=== Records from a dataset ===
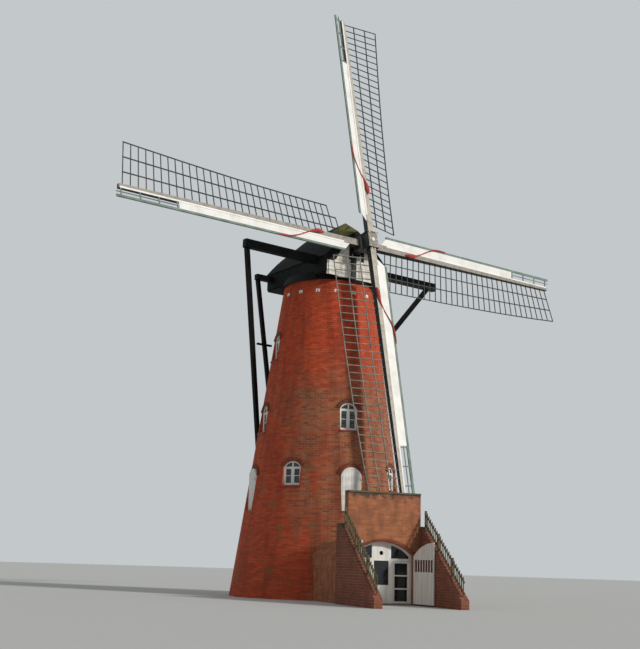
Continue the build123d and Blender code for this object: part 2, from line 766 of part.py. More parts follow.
def beam_boxes():
    half = LONG_BEAM_WIDTH / 2
    drop = LONG_BEAM_DEPTH / 2
    long_beam = cap_box(LONG_BEAM_HALF, LONG_BEAM_PLACE + half, LONG_BEAM_PLACE - half,
                        LONG_BEAM_HEIGHT - drop, LONG_BEAM_HEIGHT + drop)
    half = SHORT_BEAM_SIZE / 2
    short_beam = cap_box(SHORT_BEAM_HALF, SHORT_BEAM_PLACE + half, SHORT_BEAM_PLACE - half,
                         SHORT_BEAM_HEIGHT - half, SHORT_BEAM_HEIGHT + half)
    return long_beam, short_beam


def strut(start, end, size):
    """A square timber from start to end, each (x, y, z)."""
    first = Vector(*start)
    run = Vector(*end) - first
    plane = Plane(origin=first, x_dir=(1, 0, 0) if abs(run.X) < 1 else (0, 1, 0), z_dir=run.normalized())
    return extrude(plane * Rectangle(size, size), run.length)


def largest(shape):
    return max(solids_of(shape), key=lambda solid: solid.volume)


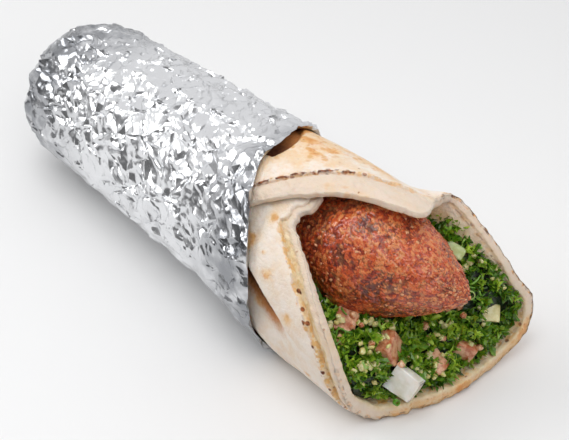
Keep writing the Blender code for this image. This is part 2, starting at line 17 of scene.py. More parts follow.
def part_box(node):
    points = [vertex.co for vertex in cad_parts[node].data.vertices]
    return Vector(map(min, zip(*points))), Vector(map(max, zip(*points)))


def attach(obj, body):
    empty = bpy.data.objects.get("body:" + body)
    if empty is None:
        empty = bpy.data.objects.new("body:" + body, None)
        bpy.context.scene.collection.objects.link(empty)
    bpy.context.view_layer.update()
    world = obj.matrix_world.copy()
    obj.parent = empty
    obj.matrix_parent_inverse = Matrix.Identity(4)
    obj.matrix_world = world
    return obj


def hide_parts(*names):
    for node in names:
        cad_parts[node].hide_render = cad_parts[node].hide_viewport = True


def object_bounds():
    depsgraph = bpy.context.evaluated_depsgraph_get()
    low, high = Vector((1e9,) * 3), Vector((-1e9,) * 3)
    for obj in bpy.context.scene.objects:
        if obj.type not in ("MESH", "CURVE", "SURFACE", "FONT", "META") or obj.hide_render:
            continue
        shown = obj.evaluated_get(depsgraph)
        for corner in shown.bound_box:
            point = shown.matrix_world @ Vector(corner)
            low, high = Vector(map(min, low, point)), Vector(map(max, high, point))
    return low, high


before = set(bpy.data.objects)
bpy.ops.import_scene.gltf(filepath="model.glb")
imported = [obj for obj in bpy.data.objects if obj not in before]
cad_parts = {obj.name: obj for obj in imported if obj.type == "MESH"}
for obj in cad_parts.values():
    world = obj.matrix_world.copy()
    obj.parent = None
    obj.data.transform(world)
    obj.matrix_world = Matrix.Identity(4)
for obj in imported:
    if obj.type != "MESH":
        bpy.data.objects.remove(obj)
cad_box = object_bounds()
print("frame nodes:", sorted(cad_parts))

# %% [markdown]
# ## One set of measures
# Lengths below are in millimetres, measured from where the foil's round end begins: x runs along
# the roll to its open mouth, y to the right, z up from the table. `MM` makes them metres, and
# `MIDDLE` moves them to the frame, whose origin is under the middle of the whole wrap.

# %% Measures
MM = 0.001
MIDDLE = (84.59, 5.83, 0.0)     # middle of the whole wrap, under it on the table
FOIL_CAP = 25.0                 # length of the foil's round end, before x = 0

foil_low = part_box("foil_sleeve")[0]
print("foil starts at x =", round(foil_low.x / MM + MIDDLE[0], 2), "and should at", -FOIL_CAP)


def to_frame(points):
    """Points in millimetres on the roll, as metres in the frame, kept within the frame's box."""
    moved = (np.asarray(points, float) - MIDDLE) * MM
    return np.clip(moved, cad_box[0], cad_box[1])


# %% [markdown]
# ## Camera
# The camera comes first, because every later choice is looked at through it. It stands to the
# left of the mouth and looks down at 40 degrees. A long lens keeps the roll from flaring.

# %% Camera
AZIMUTH = math.radians(48)
ELEVATION = math.radians(40)
DISTANCE = 420.0
LOOK_AT = (111.0, 4.0, 30.0)

back = Vector((math.sin(AZIMUTH) * math.cos(ELEVATION), -math.cos(AZIMUTH) * math.cos(ELEVATION),
               math.sin(ELEVATION)))
target = Vector([(a - b) * MM for a, b in zip(LOOK_AT, MIDDLE)])
camera = bpy.data.objects.new("camera", bpy.data.cameras.new("camera"))
bpy.context.scene.collection.objects.link(camera)
camera.location = target + back * DISTANCE * MM
camera.rotation_euler = back.to_track_quat("Z", "Y").to_euler()
camera.data.lens = 73.2
camera.data.clip_start = 0.01
bpy.context.scene.camera = camera
print("camera at", [round(part, 3) for part in camera.location])

# %% [markdown]
# ## Shape helpers
# Food has no straight lines, so nearly every surface here is a grid that a formula bends, with
# random bumps on top. `ramp` is a soft step, `hill` a soft peak and `bumps` smooth random noise.
# All randomness has a seed, so each run gives the same wrap.

# %% Soft steps and random bumps
def ramp(value, low, high):
    """Soft step: 0 below low, 1 above high."""
    t = np.clip((np.asarray(value, float) - low) / (high - low), 0.0, 1.0)
    return t * t * (3.0 - 2.0 * t)


def hill(value, centre, width):
    """Soft peak: 1 at the centre, falling off over the width."""
    return np.exp(-((np.asarray(value, float) - centre) / width) ** 2)


def bumps(points, size, seed):
    """Smooth random bumps of one size, -1 to 1: random values on a lattice, blended between."""
    rng = np.random.default_rng(seed)
    values = rng.uniform(-1, 1, 4096)
    cell = np.asarray(points, float) / size + rng.uniform(50, 90, 3)
    corner = np.floor(cell).astype(np.int64)
    part = cell - corner
    part = part * part * (3 - 2 * part)
    total = 0.0
    for step in itertools.product((0, 1), repeat=3):
        i, j, k = np.moveaxis(corner + step, -1, 0)
        weight = np.prod(np.where(np.array(step) == 1, part, 1 - part), axis=-1)
        total = total + weight * values[(i * 73 + j * 1931 + k * 8349) % 4096]
    return total


# %% [markdown]
# A mesh starts as a flat grid, and its points are laid on the formula. Where the grid meets
# itself the doubles are merged, and open ends are filled. `marks` are numbers kept at each point,
# such as how toasted the bread is there: a material can read them later by name.

# %% Grids into skins
def loft(rows, marks=None):
    """A closed skin through a grid of points, with named numbers on its points."""
    rows = np.asarray(rows, float)
    bm = bmesh.new()
    bmesh.ops.create_grid(bm, x_segments=rows.shape[1] - 1, y_segments=rows.shape[0] - 1, size=1)
    for vert, point in zip(bm.verts, rows.reshape(-1, 3)):
        vert.co = point
    for name, values in (marks or {}).items():
        layer = bm.verts.layers.float.new(name)
        for vert, value in zip(bm.verts, np.ravel(values)):
            vert[layer] = value
    bmesh.ops.remove_doubles(bm, verts=bm.verts, dist=0.01)
    ends = [edge for edge in bm.edges if edge.is_boundary]
    if ends:
        bmesh.ops.holes_fill(bm, edges=ends, sides=0)
    return bm


def round_again(rows):
    """Repeat the first column after the last one, so that the skin closes."""
    return np.concatenate([rows, rows[:, :1]], axis=1)


def finish_piece(bm, name, stands_for, smooth=True):
    """Turn a bmesh in millimetres into a piece of the wrap."""
    bmesh.ops.recalc_face_normals(bm, faces=bm.faces)
    if bm.calc_volume(signed=True) < 0:
        bmesh.ops.reverse_faces(bm, faces=bm.faces)
    mesh = bpy.data.meshes.new(name)
    bm.to_mesh(mesh)
    bm.free()
    return place_piece(mesh, name, stands_for, smooth)


def place_piece(mesh, name, stands_for, smooth=True):
    """Move a mesh from millimetres to its place in the frame, and hide the solid that it stands for."""
    points = np.empty(len(mesh.vertices) * 3)
    mesh.vertices.foreach_get("co", points)
    mesh.vertices.foreach_set("co", to_frame(points.reshape(-1, 3)).ravel())
    if smooth:
        mesh.shade_smooth()
    piece = bpy.data.objects.new(name, mesh)
    bpy.context.scene.collection.objects.link(piece)
    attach(piece, "root")
    if stands_for:
        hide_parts(stands_for)
    triangles = sum(len(face.vertices) - 2 for face in mesh.polygons)
    print(name, "has", triangles, "triangles")
    return piece


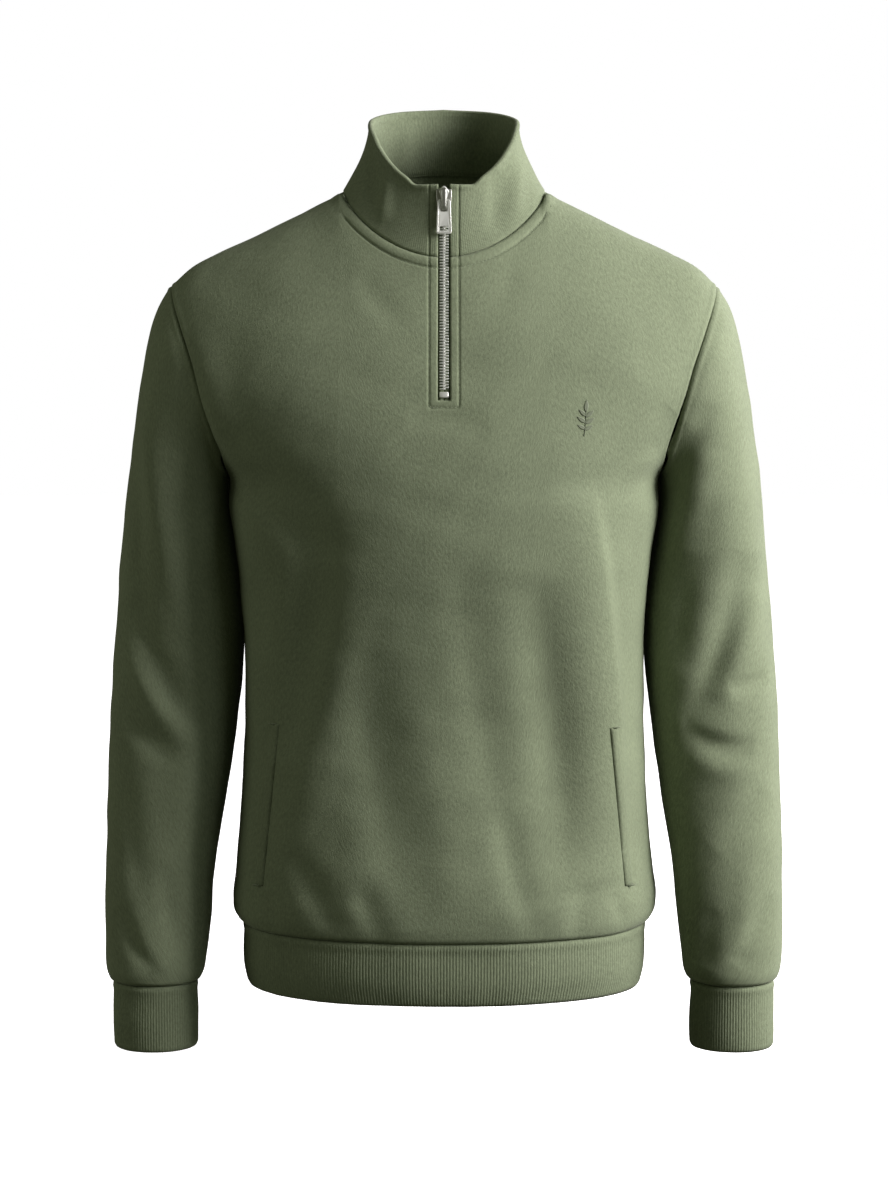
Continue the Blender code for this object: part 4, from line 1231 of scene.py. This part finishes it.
def build_stop():
    z = (CHAIN_END_Z + STOP_END_Z) / 2
    y, normal = path_point(z)
    sizes = (2 * TOOTH_REACH, TOOTH_DEEP, CHAIN_END_Z - STOP_END_Z - STOP_GAP)
    points, faces = rounded_block(sizes, STOP_BEVEL)
    centre = np.array([0.0, y, z]) - normal * (CHAIN_SUNK + TOOTH_DEEP / 2)
    return gather("zip_stop", [(centre + points @ path_frame(normal), faces)], NICKEL)


PLATE_SHARP = 35.0


def plate(name, outlines, wall, bevel, material):
    """A flat plate with softened edges from closed outlines; those after the first are holes."""
    curve = bpy.data.curves.new(name, "CURVE")
    curve.dimensions = "2D"
    curve.fill_mode = "BOTH"
    curve.extrude = (wall / 2 - bevel) * MM
    curve.bevel_depth = bevel * MM
    curve.bevel_resolution = 2
    curve.offset = -bevel * MM
    for outline in outlines:
        spline = curve.splines.new("POLY")
        spline.points.add(len(outline) - 1)
        for point, (x, y) in zip(spline.points, outline):
            point.co = (x * MM, y * MM, 0.0, 1.0)
        spline.use_cyclic_u = True
    draft = bpy.data.objects.new(name, curve)
    mesh = bpy.data.meshes.new_from_object(draft)
    bpy.data.objects.remove(draft)
    shape = bmesh.new()
    shape.from_mesh(mesh)
    bmesh.ops.remove_doubles(shape, verts=shape.verts, dist=1e-7)
    bmesh.ops.recalc_face_normals(shape, faces=shape.faces)
    shape.to_mesh(mesh)
    shape.free()
    mesh.materials.clear()
    mesh.materials.append(material)
    mesh.shade_smooth()
    mesh.set_sharp_from_angle(angle=math.radians(PLATE_SHARP))
    return linked(name, mesh)


def soft_outline(corners, radius, steps=4):
    """A closed outline with its corners rounded."""
    found = []
    for index, corner in enumerate(corners):
        here = np.array(corner)
        before = np.array(corners[index - 1]) - here
        after = np.array(corners[(index + 1) % len(corners)]) - here
        reach = min(radius, np.linalg.norm(before) / 2, np.linalg.norm(after) / 2)
        start = here + before / np.linalg.norm(before) * reach
        end = here + after / np.linalg.norm(after) * reach
        for share in np.linspace(0.0, 1.0, steps):
            turned = 2 * here * share * (1 - share)
            found.append(tuple(start * (1 - share) ** 2 + turned + end * share**2))
    return found


def mirrored(half):
    """A closed outline from its left half, which runs from the top down."""
    return half + [(-x, y) for x, y in reversed(half)]


def box_outline(half, top, end):
    return [(-half, top), (half, top), (half, end), (-half, end)]


def hinge_frame():
    """The tab's hinge point and the frame there: x across, y up the zip, z out of the cloth."""
    z = COLLAR_EDGE[0].height - HINGE_DROP
    y, normal = path_point(z)
    hinge = np.array([0.0, y, z]) + normal * HINGE_OUT
    up = np.array([0.0, normal[2], -normal[1]])
    matrix = np.eye(4)
    matrix[:3, 0] = (1.0, 0.0, 0.0)
    matrix[:3, 1] = up
    matrix[:3, 2] = normal
    return hinge, normal, matrix


def placed(obj, matrix, origin):
    full = matrix.copy()
    full[:3, 3] = origin * MM
    obj.matrix_world = Matrix(full.tolist())
    return obj


def build_slider():
    hinge, normal, matrix = hinge_frame()
    foot = hinge - normal * HINGE_OUT
    wings = mirrored([(-1.6, 10.4), (-3.4, 9.3), (-6.3, 9.2), (-6.3, 2.4), (-4.8, -9.4)])
    crown = mirrored([(-0.9, 11.7), (-4.3, 7.4), (-3.0, 4.6), (-2.2, 1.0)])
    body = plate("zip_slider_body", [soft_outline(wings, 1.5)], 1.2, 0.4, SATIN)
    ridge = plate("zip_slider_crown", [soft_outline(crown, 0.9)], 1.5, 0.6, NICKEL)
    placed(body, matrix, foot + normal * 0.9)
    placed(ridge, matrix, foot + normal * 1.9)
    ring = [
        (10.2, 1.5), (10.2, 5.0), (8.6, 6.4), (-5.4, 5.9), (-7.9, 4.2), (-7.9, 1.5),
        (-6.6, 1.5), (-6.6, 3.4), (-4.7, 4.6), (8.9, 5.1), (8.9, 1.5),
    ]  # fmt: skip
    bridge = plate("zip_slider_bridge", [soft_outline(ring, 0.5, 3)], 3.8, 0.6, SATIN)
    turned = matrix.copy()
    turned[:3, 0] = matrix[:3, 1]
    turned[:3, 1] = matrix[:3, 2]
    turned[:3, 2] = matrix[:3, 0]
    placed(bridge, turned, foot)
    return [body, ridge, bridge]


def build_tab():
    hinge, _, matrix = hinge_frame()
    outer = [
        (-4.0, 0.9), (4.0, 0.9), (5.4, -0.9), (6.3, -26.5), (5.3, -27.5),
        (-5.3, -27.5), (-6.3, -26.5), (-5.4, -0.9),
    ]  # fmt: skip
    inner = [
        (-3.9, -0.2), (3.9, -0.2), (4.2, -1.4), (4.75, -25.4), (4.3, -25.9),
        (-4.3, -25.9), (-4.75, -25.4), (-4.2, -1.4),
    ]  # fmt: skip
    slot = box_outline(3.1, -0.9, -9.4)
    eye = box_outline(3.5, -21.2, -24.9)
    rim = plate("zip_tab_rim", [soft_outline(outer, 0.9), soft_outline(inner, 0.4)], 1.5, 0.3, NICKEL)
    floor = [(x * 1.03, y) for x, y in inner]
    outlines = [soft_outline(floor, 0.4), soft_outline(slot, 0.8), soft_outline(eye, 0.9)]
    face = plate("zip_tab_face", outlines, 1.0, 0.15, PLAIN)
    for obj in (rim, face):
        placed(obj, matrix, hinge)
    return [rim, face]


# ---------------------------------------------------------------- making it

# Each sheet's flat cut: the width and length of the rectangle it is cut from, in metres.
Cut = namedtuple("Cut", "width length")


def keep(obj, slot, *nodes):
    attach(obj, GARMENT)
    if nodes:
        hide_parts(*nodes)
    return obj


front, front_area, front_neck = build_panel("front_panel_jersey", FRONT)
back, back_area, back_neck = build_panel("back_panel_jersey", BACK)
collar_piece, collar_area = build_collar()
keep(front, "jersey", "front_panel")
keep(back, "jersey", "back_panel")
keep(collar_piece, "collar_rib", "collar")

for side, word in ((-1.0, "left"), (1.0, "right")):
    arm, arm_area = build_sleeve(f"sleeve_{word}_jersey", side)
    keep(arm, "jersey", f"sleeve_{word}")
    cuff_seam = sleeve(side, 480, [SLEEVE[-1].step])[0]
    look = (CUFF, CUFF_RIB_PITCH, CUFF_RIB, CUFF_ROLL, CUFF_ROWS, -side)
    cuff, cuff_area = build_band(f"cuff_{word}_rib", cuff_seam, *look)
    keep(cuff, "rib", f"cuff_{word}")

look = (HEM, HEM_RIB_PITCH, HEM_RIB, HEM_ROLL, HEM_ROWS, 1)
hem, hem_area = build_band("hem_band_rib", hem_seam(), *look)
keep(hem, "rib", "hem_band")

front_surface = surface_of(front)
collar_surface = surface_of(collar_piece)

for side, word in ((-1.0, "left"), (1.0, "right")):
    welt, welt_area = build_welt(f"pocket_welt_{word}_rib", side, front_surface)
    keep(welt, "welt", f"pocket_welt_{word}")
    tape, tape_area = build_tape(f"zip_tape_{word}_woven", side)
    keep(tape, "zip_tape", f"zip_tape_{word}")

threads = stitch_line(front_surface, front_neck) + stitch_line(surface_of(back), back_neck)
for side in (-1.0, 1.0):
    corners = [(side * x, z) for x, z in placket_corners(-FRONT_NECK_DROP)]
    threads += stitch_line(front_surface, flat_line(front_surface, corners))
    x = side * PLACKET_HALF
    upright = flat_line(collar_surface, [(x, COLLAR_STITCH_TOP), (x, -FRONT_NECK_DROP + 2.0)])
    threads += stitch_line(collar_surface, upright)
for side in (-1.0, 1.0):
    for x, z in (WELT_TOP, WELT_BOTTOM):
        spot, normal = laid(front_surface, side * x, z)
        along = np.array([1.0, 0.0, TACK_LEAN * side])
        threads.append(capsule(spot + normal * TACK_OUT, along, normal, TACK_LENGTH, TACK_RADIUS))
keep(gather("topstitching", threads, THREAD), "jersey")

for piece in build_sprig(front_surface):
    keep(piece, "jersey")

keep(build_teeth(), "zip_metal", "zip_chain")
keep(build_stop(), "zip_metal", "zip_bottom_stop")
slider = build_slider()
for piece in slider:
    keep(piece, "zip_metal")
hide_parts("zip_slider")
tab = build_tab()
for piece in tab:
    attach(piece, PULL)
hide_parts("zip_pull_tab")

# ---------------------------------------------------------------- floor, light and camera

FLOOR_Z = -0.765
FLOOR_HALF = 6.0


def build_floor():
    mesh = bpy.data.meshes.new("floor")
    corners = [(FLOOR_HALF * x, FLOOR_HALF * y, FLOOR_Z) for x, y in ((-1, -1), (1, -1), (1, 1), (-1, 1))]
    mesh.from_pydata(corners, [], [(0, 1, 2, 3)])
    finish = Finish("pale_floor", Base_Color=(0.92, 0.92, 0.92, 1.0), Roughness=0.9, Emission_Strength=0.9)
    finish.shader.inputs["Emission Color"].default_value = (1.0, 1.0, 1.0, 1.0)
    mesh.materials.append(finish.material)
    floor = linked("floor", mesh)
    floor.visible_diffuse = False
    floor.visible_glossy = False


Lamp = namedtuple("Lamp", "name azimuth elevation distance width height watts colour")
AIM = (0.0, 0.0, -0.33)
FILL = 0.078
FILL_COLOUR = (0.97, 1.0, 0.70)
LAMPS = [
    Lamp("key", 66.0, 25.0, 3.0, 1.0, 1.6, 118.0, (1.05, 1.0, 1.04)),
    Lamp("key_front", 48.0, 25.0, 3.0, 1.4, 1.6, 16.0, (1.0, 1.0, 1.0)),
    Lamp("key_edge", 84.0, 22.0, 3.0, 1.0, 1.6, 60.0, (1.05, 1.0, 1.04)),
    Lamp("left_edge", -80.0, 15.0, 3.0, 1.3, 1.6, 13.0, (1.0, 1.0, 0.88)),
    Lamp("back_edge", 128.0, 22.0, 3.0, 1.0, 1.6, 60.0, (1.06, 1.0, 1.08)),
]


def build_lamp(lamp):
    """A soft box round the garment: azimuth runs from straight in front towards the right-hand side."""
    light = bpy.data.lights.new(lamp.name, "AREA")
    light.shape = "RECTANGLE"
    light.size = lamp.width
    light.size_y = lamp.height
    light.energy = lamp.watts
    light.color = lamp.colour
    obj = linked(lamp.name, light)
    azimuth = math.radians(lamp.azimuth)
    elevation = math.radians(lamp.elevation)
    flat = math.cos(elevation)
    way = Vector((math.sin(azimuth) * flat, -math.cos(azimuth) * flat, math.sin(elevation)))
    obj.location = Vector(AIM) + way * lamp.distance
    obj.rotation_euler = way.to_track_quat("Z", "Y").to_euler()


def build_world():
    world = bpy.data.worlds.new("studio")
    bpy.context.scene.world = world
    world.use_nodes = True
    tree = world.node_tree
    tree.nodes.clear()
    output = tree.nodes.new("ShaderNodeOutputWorld")
    mix = tree.nodes.new("ShaderNodeMixShader")
    rays = tree.nodes.new("ShaderNodeLightPath")
    for index, (colour, strength) in enumerate(((FILL_COLOUR, FILL), ((1.0, 1.0, 1.0), 1.0)), start=1):
        glow = tree.nodes.new("ShaderNodeBackground")
        glow.inputs["Color"].default_value = (*colour, 1.0)
        glow.inputs["Strength"].default_value = strength
        tree.links.new(glow.outputs[0], mix.inputs[index])
    tree.links.new(rays.outputs["Is Camera Ray"], mix.inputs[0])
    tree.links.new(mix.outputs[0], output.inputs["Surface"])


CAMERA_PLACE = (0.0, -3.0, 0.0)
CAMERA_AIM = (0.0, 0.0, -0.337)
CAMERA_LENS = 108.3
CAMERA_SENSOR = 36.0


def build_camera():
    camera = bpy.data.cameras.new("camera")
    camera.lens = CAMERA_LENS
    camera.sensor_width = CAMERA_SENSOR
    camera.clip_start = 0.05
    camera.dof.use_dof = False
    obj = linked("camera", camera)
    obj.location = CAMERA_PLACE
    look = Vector(CAMERA_AIM) - Vector(obj.location)
    obj.rotation_euler = look.to_track_quat("-Z", "Y").to_euler()
    bpy.context.scene.camera = obj


build_floor()
build_world()
for lamp in LAMPS:
    build_lamp(lamp)
build_camera()
bpy.context.scene.view_settings.view_transform = "Standard"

=== Directions for this task ===
Transcribe, exactly and without additions, the lines of the records above, beginning with the line that contains "in imported if" and ending with the line that contains "FOIL_CAP = 25.0", both included.

=== Final result ===
cad_parts = {obj.name: obj for obj in imported if obj.type == "MESH"}
for obj in cad_parts.values():
    world = obj.matrix_world.copy()
    obj.parent = None
    obj.data.transform(world)
    obj.matrix_world = Matrix.Identity(4)
for obj in imported:
    if obj.type != "MESH":
        bpy.data.objects.remove(obj)
cad_box = object_bounds()
print("frame nodes:", sorted(cad_parts))

# %% [markdown]
# ## One set of measures
# Lengths below are in millimetres, measured from where the foil's round end begins: x runs along
# the roll to its open mouth, y to the right, z up from the table. `MM` makes them metres, and
# `MIDDLE` moves them to the frame, whose origin is under the middle of the whole wrap.

# %% Measures
MM = 0.001
MIDDLE = (84.59, 5.83, 0.0)     # middle of the whole wrap, under it on the table
FOIL_CAP = 25.0                 # length of the foil's round end, before x = 0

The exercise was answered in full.